C’est bien peu, mais c’est pourtant ce qui fait le sel de ce genre d’expérience. Cette année, le jeu vidéo a su prouver que la boucle temporelle n’était pas qu’un instrument de torture, mais pouvait aussi être un outil expérimental pour raconter des histoires originales et prenantes. Dans 12 minutes, un homme est condamné à revivre les douze dernières minutes de sa vie. Soit le moment où sa femme et lui se font agresser par un policier dans leur appartement pour d’obscurs motifs, que le héros va devoir tirer au clair en essayant toutes les manœuvres possibles dans ce court laps de temps.

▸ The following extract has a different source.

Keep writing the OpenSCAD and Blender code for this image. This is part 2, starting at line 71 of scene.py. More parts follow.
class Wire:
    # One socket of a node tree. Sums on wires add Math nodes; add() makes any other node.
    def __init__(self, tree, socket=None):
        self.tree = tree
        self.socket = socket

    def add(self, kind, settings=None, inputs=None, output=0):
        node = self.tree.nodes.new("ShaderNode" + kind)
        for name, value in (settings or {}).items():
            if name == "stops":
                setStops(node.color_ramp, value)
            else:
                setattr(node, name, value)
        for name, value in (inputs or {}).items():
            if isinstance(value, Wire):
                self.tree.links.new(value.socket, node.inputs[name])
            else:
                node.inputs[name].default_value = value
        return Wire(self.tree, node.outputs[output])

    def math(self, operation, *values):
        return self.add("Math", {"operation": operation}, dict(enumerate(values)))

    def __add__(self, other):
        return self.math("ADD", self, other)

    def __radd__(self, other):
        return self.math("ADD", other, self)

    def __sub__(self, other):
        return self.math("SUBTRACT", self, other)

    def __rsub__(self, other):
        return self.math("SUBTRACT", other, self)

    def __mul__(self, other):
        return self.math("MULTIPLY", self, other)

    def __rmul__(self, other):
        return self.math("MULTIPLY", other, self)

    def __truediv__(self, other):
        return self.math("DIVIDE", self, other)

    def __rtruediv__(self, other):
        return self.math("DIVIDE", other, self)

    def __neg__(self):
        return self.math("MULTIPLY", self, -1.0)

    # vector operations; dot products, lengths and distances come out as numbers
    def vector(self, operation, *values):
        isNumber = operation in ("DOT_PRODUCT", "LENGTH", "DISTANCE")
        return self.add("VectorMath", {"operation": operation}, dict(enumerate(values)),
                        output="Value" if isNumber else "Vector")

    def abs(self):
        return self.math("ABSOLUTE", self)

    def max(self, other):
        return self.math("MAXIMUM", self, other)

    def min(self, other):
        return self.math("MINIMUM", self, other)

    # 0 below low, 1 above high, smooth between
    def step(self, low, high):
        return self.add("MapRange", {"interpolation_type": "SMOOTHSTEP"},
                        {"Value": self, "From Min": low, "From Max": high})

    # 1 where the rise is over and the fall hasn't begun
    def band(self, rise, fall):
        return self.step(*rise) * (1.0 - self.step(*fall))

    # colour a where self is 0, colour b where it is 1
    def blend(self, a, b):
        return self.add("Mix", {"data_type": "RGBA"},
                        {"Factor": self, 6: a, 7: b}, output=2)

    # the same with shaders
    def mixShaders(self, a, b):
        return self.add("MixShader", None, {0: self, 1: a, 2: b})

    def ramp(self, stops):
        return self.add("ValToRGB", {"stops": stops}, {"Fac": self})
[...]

Le jeu nous invite à tester de nouvelles interactions avec le décor, de nouveaux dialogues avec les personnages pour désépaissir le mystère.

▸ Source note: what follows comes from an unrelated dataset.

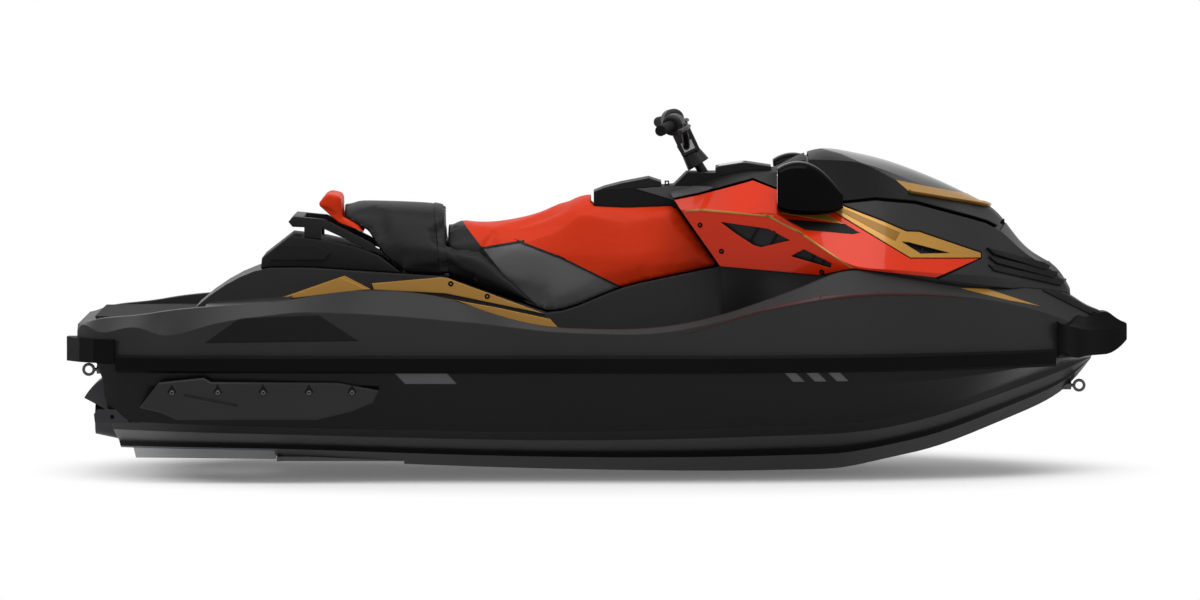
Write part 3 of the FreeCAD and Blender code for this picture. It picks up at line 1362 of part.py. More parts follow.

Ce réservoir exponentiel de possibles, nous le ressentons également dans le monde de l’extraordinaire Outer Wilds et de sa nouvelle (et géniale) extension Echoes of the Eye, sortie cet automne. À bord de notre fusée, nous n’avons qu’une vingtaine de minutes pour visiter les planètes d’un système solaire promis à l’extinction à la fin du temps imparti. Si on ressent la pression du temps à chaque instant, ce qui l’emporte est bien le plaisir de la découverte. Chaque décollage vers les cieux nous laisse devant l’entière liberté d’aller où bon nous semble pour fouiller de nouveaux recoins de l’univers et découvrir ses merveilles cachées (un décor sublime, un événement renversant). Le temps a beau être malade, c’est justement parce qu’il est compté qu’il donne toute son intensité au voyage et transforme chaque excursion en souvenir mémorable.
MEMENTO MORI
Cette boucle temporelle a beau laisser un goût de déjà-vu, elle suscite toujours l’espoir, même infime, que l’on peut altérer son cours et aller de l’avant. Un paradoxe narratif qui se vérifie admirablement dans Loop Hero, autre jeu publié en 2021 à exploiter le concept. Dans ce rogue-like minimaliste, notre héros se réveille amnésique dans un monde dévasté, où il ne reste plus qu’un chemin en forme de boucle. Pire : dès qu’il marche sur le sentier, des ennemis y apparaissent pour le tuer.
Mais plus il progresse, plus les vestiges de l’ancien monde réapparaissent comme par magie, lui permettant de retrouver la mémoire. La boucle nous aide ainsi non seulement à retarder le pire – il est souvent question d’apocalypse dans ces jeux –, mais aussi à reconstruire une mémoire résistante aux effets de l’ardoise magique. La boucle temporelle, remède à nos peurs contemporaines du temps qui passe ? Dans un monde (réel) où l’angoisse de notre finitude, aussi bien climatique que virologique, n’a jamais été aussi forte, l’espoir d’un monde (virtuel) où le temps se fait cocon et arche de Noé peut se voir comme la plus saine des récréations.